Both Stokoz and Vilinsky left their families in Kiev and moved to this region to make a difference in this devastated and still largely pro-Russian part of Ukraine. But they know that painful times are ahead, and that vendettas and lynching may be the dark side of the reintegration process, with thousands of Ukrainians eager to kill those who collaborated with Russia.
Searching for optimism, one might hope that the hellish war that destroyed Donbas would also give Donetsk authorities, Ukrainians and foreign NGOs, volunteers and youth movements a unique chance to turn Donbas into a corruption-free place, transparent and attractive for young people.
On Thursday evening, Kramatorsk students gathered at Vilna Hata (Free House) club, a newly opened hipster center with WiFi, free books, and tea. To fix up their space in the basement of a rundown apartment building, activists in Kramatorsk won a USAID grant.

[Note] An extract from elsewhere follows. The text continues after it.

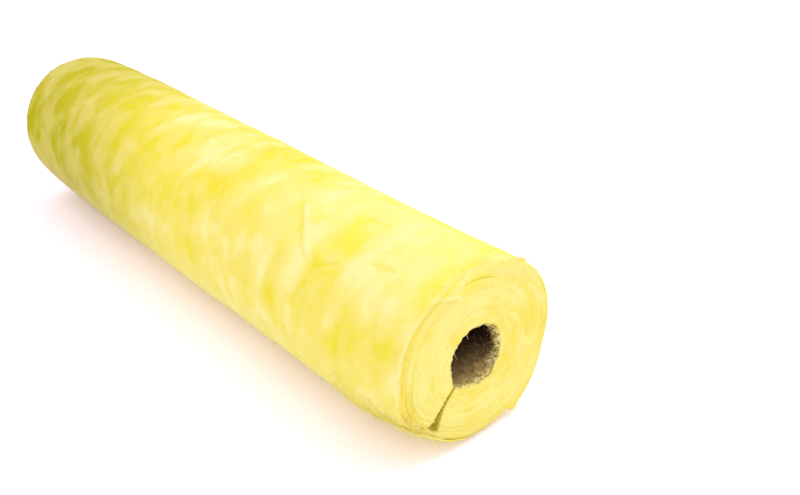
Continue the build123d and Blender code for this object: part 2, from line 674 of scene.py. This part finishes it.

“We welcome everybody here, no matter what side they were on during the conflict,” says Aleksey Shott, a well-built Vilna Hata host with a friendly smile. “Today we present a new cellphone application telling you about our city’s cultural life.”
Shott, who is 24, never took a single breath in the Soviet Union, but the experience he had with the old empire’s mentality is enough to write a novel. From April 12 to July 5 of 2014 he witnessed battles between separatist and Ukrainian forces right on the streets of his home town.
Shott and his friends, young and creative people with innovative ideas, are the best hope for the kind of Donbas that Vilinsky wants to build in a Ukraine without a wall.
“We now have a unique chance, budget, resources, so I dream that Kramatorsk could become what West Berlin was once for Eastern Berlin,” Velinsky told The Daily Beast. “I have a dream that the graduates of three IDP [internally displaced persons] universities that we now have in Kramatorsk, young professionals, would stay in the Donetsk region and develop it.”